Да что там — сивухой! Сивуха — это мелочь, ерунда. В одной из своих статей, прямо уподобив Россию свинье, Розанов воскликнул с некоторым даже надрывом: «Да, вот такая она, наша Русь! И другой Руси нам не надо!»
Это — им, Гершензонам да Левитанам, надобна другая, очищенная, облагороженная Россия. Известно, почему. Потому что — «нерусские люди».
Я так подробно цитирую эту старую статью Розанова, потому что эти его слова воспринял (да и сейчас воспринимаю) как обращенные прямо ко мне. И от них я не могу так просто отмахнуться. Не потому, что это Розанов, а не Солоухин или Бушин, а потому что (не могу этого не признать) есть в них какая-то правда.

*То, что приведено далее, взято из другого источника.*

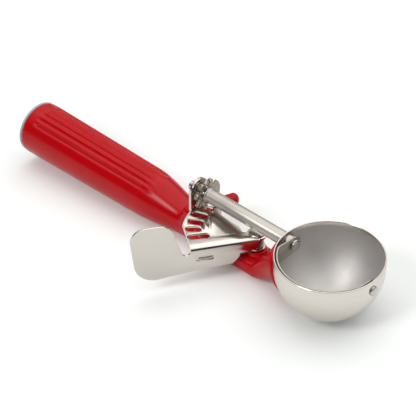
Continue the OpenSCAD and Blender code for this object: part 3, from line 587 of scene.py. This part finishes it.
# centreless-ground tube: rings round it too fine to show, so a satin sheen with soft streaks
satin_steel, tree, shader, place = material(
    "satin_ground_stainless", Base_Color=linear("#B2ADA6"), Metallic=1.0, Roughness=0.36)
streak = add(tree, "Mapping", {"Vector": place, "Scale": (0.1, 1, 1)})
soft = add(tree, "TexNoise", {"Vector": streak.outputs[0], "Scale": 600.0, "Detail": 3.0})
rough = add(tree, "MapRange", {0: soft.outputs[0], 1: 0.3, 2: 0.7, 3: 0.38, 4: 0.48})
tree.links.new(rough.outputs[0], shader.inputs["Roughness"])

tube = turned("flared_tube", [(121.01, 2.3), (121.01, 3.8), (121.06, 3.98), (121.2, 4.1), *flare,
                              (133, 3.5), (174.7, 3.5), (174.95, 3.3), (174.95, 2.3),
                              (121.01, 2.3)],
              "X", (0, 0, shaft_z), satin_steel, ring=True, sides=96, smooth=40)
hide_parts("shaft_tube")
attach(tube, "shaft")

rod = turned("drive_rod_bar", rounded(
    [(109.6, 0), (109.6, 2.25), (112.62, 2.25), (112.62, 1.85), (113.52, 1.85), (113.52, 2.25),
     (177.01, 2.25), (177.01, 0)], 0.3), "X", (0, 0, shaft_z), turned_steel, sides=64, smooth=40)
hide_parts("drive_rod")
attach(rod, "shaft")

# ---- star wheel, spacer, clip and nut ----
# The wheel is stamped with five long round-ended teeth and a plain lobe. The spacer keeps it off
# the bracket, the C-shaped clip sits in the rod's groove, and the nut holds the blade's rear ear.

# stainless for the wheel and spacer, duller than the turned parts: its darker, browner grey is
# painted shade, the shade between the wheel and the bracket, with a mottle of about 1 mm
shade_darkened_steel, tree, shader, place = material(
    "shade_darkened_stainless", Base_Color=linear("#9A9184"), Metallic=1.0, Roughness=0.27)
mottle = add(tree, "TexNoise", {"Vector": place, "Scale": 800.0, "Detail": 4.0})
# the mottle runs between two greys, both darkened as painted shade
shade = add(tree, "Mix", {0: mottle.outputs[0], 6: linear("#8A8175"), 7: linear("#AAA194")},
            data_type="RGBA")
tree.links.new(shade.outputs[2], shader.inputs["Base Color"])
rough = add(tree, "MapRange", {0: mottle.outputs[0], 1: 0.3, 2: 0.75, 3: 0.2, 4: 0.36})
tree.links.new(rough.outputs[0], shader.inputs["Roughness"])

# the wheel and its spacer are drawn in the darker grey that is painted shade
star = stamped("star_wheel", "pinion", shade_darkened_steel, 0.2)
clip = stamped("retaining_clip", "rear_clip", spring_steel, 0.12)
for made, node, slot in ((star, "pinion", "turned_steel"), (clip, "rear_clip", "spring_steel")):
    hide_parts(node)
    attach(made, "shaft")
washer("wheel_spacer", "pinion_spacer", "shaft", "X", (0, 0, shaft_z), 115.05, 3.9, 3.6, 2.3,
       shade_darkened_steel)
washer("staked_nut", "rod_nut", "shaft", "X", (0, 0, shaft_z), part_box("rod_nut")[0].x * 1000, 1.1,
       3.1, 2.3, turned_steel)

# ---- scraper blade ----
# Strip of 0.7 mm satin stainless bent to the bowl's curve, with a round ear at each end: the rear
# one is held on the rod by the nut, and the front one turns on the rivet.
blade = stamped("scraper_strip", "scraper_blade", satin_steel, 0.1, smooth=40)
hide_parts("scraper_blade")
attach(blade, "shaft")

# ---- studio ----
# The scoop lies on a nearly white matt sheet that is faintly lit itself, on its grip and the bottom
# of its bowl, under a broad softbox overhead and a small one low at the front.


def points_of(made):
    """A piece's points in metres."""
    flat = np.empty(3 * len(made.data.vertices), np.float32)
    made.data.vertices.foreach_get("co", flat)
    return flat.reshape(-1, 3).astype(float)


# the sheet is the plane z = height + slope x that touches the scoop from below and is highest at a
# place between the two that it rests on
points = np.concatenate([points_of(handle), points_of(bowl)])
between = 0.143
slopes = np.linspace(-0.2, 0.2, 801)
heights = np.array([(points[:, 2] - s * points[:, 0]).min() for s in slopes])
best = int(np.argmax(heights + slopes * between))
slope, height = slopes[best], heights[best]

paper, *_ = material(
    "lit_white_sheet", Base_Color=linear("#DEE1E0"), Roughness=0.9, IOR=1.4,
    Emission_Color=linear("#FFFFFF"), Emission_Strength=0.14)
side, gap = 4.0, 1e-5
x, y = side * np.array([-1, 1, 1, -1]), side * np.array([-1, -1, 1, 1])
mesh = bpy.data.meshes.new("paper_floor")
mesh.from_pydata(np.stack([x, y, height + slope * x - gap], 1).tolist(), [], [(0, 1, 2, 3)])
mesh.materials.append(paper)
floor = bpy.data.objects.new("paper_floor", mesh)
bpy.context.scene.collection.objects.link(floor)


def lamp(name, place, aim, size, power):
    """A white softbox of that size in metres at a place, turned to its aim."""
    light = bpy.data.lights.new(name, "AREA")
    light.shape, light.size, light.size_y = "RECTANGLE", *size
    light.energy = power
    made = bpy.data.objects.new(name, light)
    made.location = place
    made.rotation_euler = (Vector(aim) - Vector(place)).to_track_quat("-Z", "Y").to_euler()
    bpy.context.scene.collection.objects.link(made)


lamp("overhead_softbox", (0.3, 0.45, 1.3), (0.143, 0.1, 0), (2.6, 2.4), 20)
lamp("key_softbox", (0.033, -0.74, 0.7), (0.098, 0, 0), (0.32, 0.32), 4.2)

# the room: light overhead and a little to the far left, and dark towards the sides
world = bpy.data.worlds.new("studio_walls")
world.use_nodes = True
bpy.context.scene.world = world
way = add(world.node_tree, "VectorMath",
          {0: add(world.node_tree, "TexCoord").outputs["Generated"], 1: (-0.35, 0.25, 0.9)},
          operation="DOT_PRODUCT")
lit = add(world.node_tree, "MapRange",
          {0: way.outputs["Value"], 1: 0.35, 2: 0.92, 3: 0.06, 4: 0.9},
          interpolation_type="SMOOTHSTEP")
wall = world.node_tree.nodes["Background"]
wall.inputs["Color"].default_value = linear("#FFFDFA")
world.node_tree.links.new(lit.outputs[0], wall.inputs["Strength"])
# colours come out as they are mixed, so that the sheet stays white
bpy.context.scene.view_settings.view_transform = "Standard"

view = bpy.data.cameras.new("camera")
view.lens, view.sensor_width = 173.08, 36
camera = bpy.data.objects.new("camera", view)
camera.location = (0.6374, -0.5466, 0.61005)
aim = Vector((0.1325, -0.0127, 0.02555)) - camera.location
camera.rotation_euler = aim.to_track_quat("-Z", "Y").to_euler()
bpy.context.scene.collection.objects.link(camera)
bpy.context.scene.camera = camera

Да, я люблю Россию Пушкина, Толстого, Чехова, Ахматовой, Сахарова. И люблю Россию, того мужика, который догнал меня и, вместо того чтобы затеять драку, вдруг протянул мне руку. Люблю гениальную выразительность так называемой ненормативной русской речи, когда одним нецензурным глаголом, лишь слегка изменив в нем ударение, можно сказать, чем у нас снискивает себе пропитание простой народ (пиздит), и чем, в отличие от работяг, занимается интеллигенция (пиздит). Многое люблю я в этой моей России — всего не перечислишь.
Но ту «Свинью-матушку», в мазохистской своей любви к которой признавался Розанов, о которой сказал, что ему «другой Руси не надо», ту Россию, которую так беспощадно увидел и описал Блок («И пса голодного от двери…») — такую Россию я и в самом деле не люблю. И не хочу, и не буду ее любить.
Но потому ли это, что я «инородец»?
Не знаю. Не думаю.
Вот, например, Чаадаев, который говорил о разных способах любить свое отечество. О том, что «самоед, любящий свои родные снега, которые сделали его близоруким, закоптелую юрту, где он, скорчившись, проводит половину своей жизни, и прогорклый олений жир, заражающий вокруг него воздух зловонием, любит свою страну, конечно, иначе, нежели английский гражданин, гордый учреждениями и высокой цивилизацией своего острова». Он — что, тоже был инородцем?
А Щедрин с его «Городом Глуповым»? А Алексей Константинович Толстой с его «Историей государства Российского»? А Тургенев?